Post by crystallize »

Hey, thanks for the review! :)
DCHindley wrote: Sun Oct 02, 2022 8:32 am I finally gave this 300+ page "chapter" a quick read-over.

I would quibble that the English translation of the title. "Critical Study on Chronology of the Ancient World" makes it seem like we will be dealing with yet another fanciful recalibration of ancient dating (Bronze age an later).
Yeah, that 60Kb 1st paragraph of the first chapter is probably among 5 largest paragraphs of the whole study.

What kind of title would be more appropriate? I have little idea, I've learn that my naming conventions can sound funny for a western reader.
DCHindley wrote: Sun Oct 02, 2022 8:32 am On the essay itself, there is a lot of "loaded" language which is not a good thing to see in a serious work, but the style (at least in your English translation) is colloquial and confident. I will have to invest some reading time to it.
Postnikov's writing style - quite frequently(this!) - doesn't (naturally) flow - and - (sometimes) you have to transpose it; on the fly: an interruptive writing style.
If you just read it, it's like a detective or a newspaper writing and it flows well, but in translation all these issues come up. So I was torn between easy to read and faithful text. I keep telling myself that this is race to the bottom and I better suit the text for broader audience but it's hard to actually be decisive to go this way.
DCHindley wrote: Sun Oct 02, 2022 8:32 am As you may know, the subject of Tacitus has come up here in the not too distant past. The legendary member "spin" was interested in it as it related to whether these mss had originally spelled "Christus" as "Chrestus." However, I think he supported it authenticity, although the problems with the mss tradition were brought up by some posters.

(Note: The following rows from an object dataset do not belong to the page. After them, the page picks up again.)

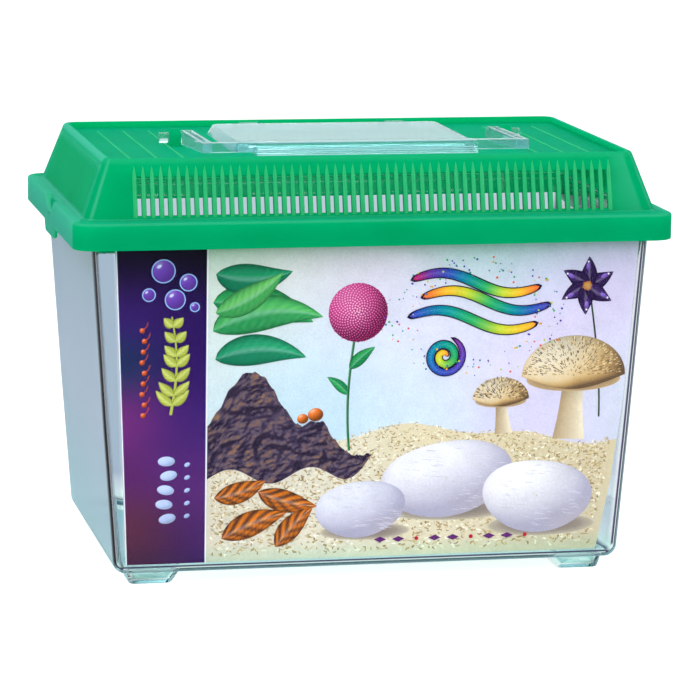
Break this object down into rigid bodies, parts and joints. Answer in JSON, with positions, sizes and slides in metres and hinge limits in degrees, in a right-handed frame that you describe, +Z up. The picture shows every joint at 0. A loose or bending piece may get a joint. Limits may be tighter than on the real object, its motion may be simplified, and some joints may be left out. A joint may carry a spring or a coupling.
{
  "type": "plastic pet keeper",
  "caption": "Small clear plastic pet keeper: drafted tank with feet and a front card, slotted lid that snaps over its flange, hinged feeding hatch and folding carry handle.",
  "frame": {"origin": "middle of the bounding box in X and Y, at the height of the table that the four feet stand on", "axes": "+X along the front from left to right, +Y to the back, +Z up; the card and the folded handle are on the -Y side"},
  "size_m": [0.2318, 0.1524, 0.1684],
  "materials": {
    "clear_styrene": "clear, polished moulding",
    "green_lid": "satin moulding with polished ribs",
    "clear_trim": "clear, slightly blue-green moulding",
    "printed_card": "printed, satin"
  },
  "bodies": {
    "base": {"tank": "clear_styrene", "label_card": "printed_card"},
    "cover": {"lid": "green_lid"},
    "hatch": {"window_hatch": "clear_trim"},
    "handle": {"carry_handle": "clear_trim"}
  },
  "joints": [
    {"name": "lid_lift", "type": "slide", "parent": "base", "child": "cover", "axis": [0, 0, 1], "range_m": [0, 0.06]},
    {"name": "hatch_open", "type": "hinge", "parent": "cover", "child": "hatch", "pos_m": [0, 0.03885, 0.1642], "axis": [-1, 0, 0], "range_deg": [0, 105]},
    {"name": "handle_swing", "type": "hinge", "parent": "cover", "child": "handle", "pos_m": [0, 0, 0.1647], "axis": [-1, 0, 0], "range_deg": [0, 88]}
  ]
}
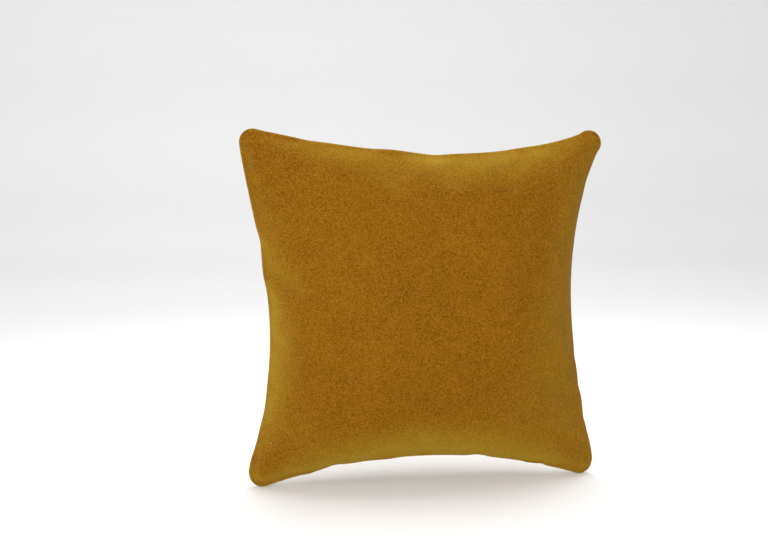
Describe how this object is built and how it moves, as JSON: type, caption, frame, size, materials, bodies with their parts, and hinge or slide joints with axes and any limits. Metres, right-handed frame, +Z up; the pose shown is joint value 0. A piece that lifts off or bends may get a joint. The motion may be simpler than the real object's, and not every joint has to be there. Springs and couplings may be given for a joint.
{
  "type": "throw pillow",
  "caption": "Square velvet throw pillow: two-panel cover with concave sides and soft ears, concealed zip, fibre-filled insert.",
  "frame": {"origin": "under the middle of the lower edge, on the level of the two lower ears' tips, in the plane of the seam", "axes": "+X to the right across the front, +Y through the thickness from the front panel to the back, +Z up in the upright pose"},
  "size_m": [0.44, 0.14, 0.44],
  "materials": {
    "velvet": "short dense mustard pile, soft sheen towards the rims",
    "thread": "matt polyester thread, colour matched to the cover",
    "white_thread": "matt cotton thread",
    "zip_tape": "flat woven tape",
    "zip_coil": "satin monofilament",
    "zip_metal": "satin lacquered zinc",
    "cotton": "plain woven cotton",
    "fibre": "loose white polyester fibre",
    "label_tape": "blank woven satin tape"
  },
  "bodies": {
    "cushion": {"cover_front_panel": "velvet", "cover_back_panel": "velvet", "cover_seam_thread": "thread", "cover_overlock": "thread", "care_label": "label_tape", "zip_tape_front": "zip_tape", "zip_tape_back": "zip_tape", "zip_coil_front": "zip_coil", "zip_coil_back": "zip_coil", "zip_bottom_stop": "zip_metal", "zip_top_stops": "zip_metal", "zip_stitching": "thread", "zip_tack_closed_end": "thread", "zip_tack_open_end": "thread", "insert_shell_front": "cotton", "insert_shell_back": "cotton", "insert_filling": "fibre", "insert_seam_thread": "white_thread", "insert_closing_stitch": "white_thread", "insert_label": "label_tape"},
    "slider": {"zip_slider": "zip_metal"},
    "pull": {"zip_pull_tab": "zip_metal"}
  },
  "joints": [
    {"name": "zip_slide", "type": "hinge", "parent": "cushion", "child": "slider", "pos_m": [0, 0, -0.61825], "axis": [0, -1, 0], "range_deg": [0, 24.72]},
    {"name": "pull_swing", "type": "hinge", "parent": "slider", "child": "pull", "pos_m": [0.1407, 0, 0.02325], "axis": [0, -1, 0], "range_deg": [0, 150]}
  ]
}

My experience, entirely as an native English speaker with limited Latin exposure and no formal academic training on the subject, was that there were differences between the narrative in the Histories and the Annals. The passages that mention "christians" or "chrestus" in Tacitus & Suetonius, did not jive very well. It doesn't help that the almost universal opinion of modern critics is that these just HAVE to be references to Jesus Christ or to "Christians" (his followers) of the time, as if there can be no other explanation worth mentioning.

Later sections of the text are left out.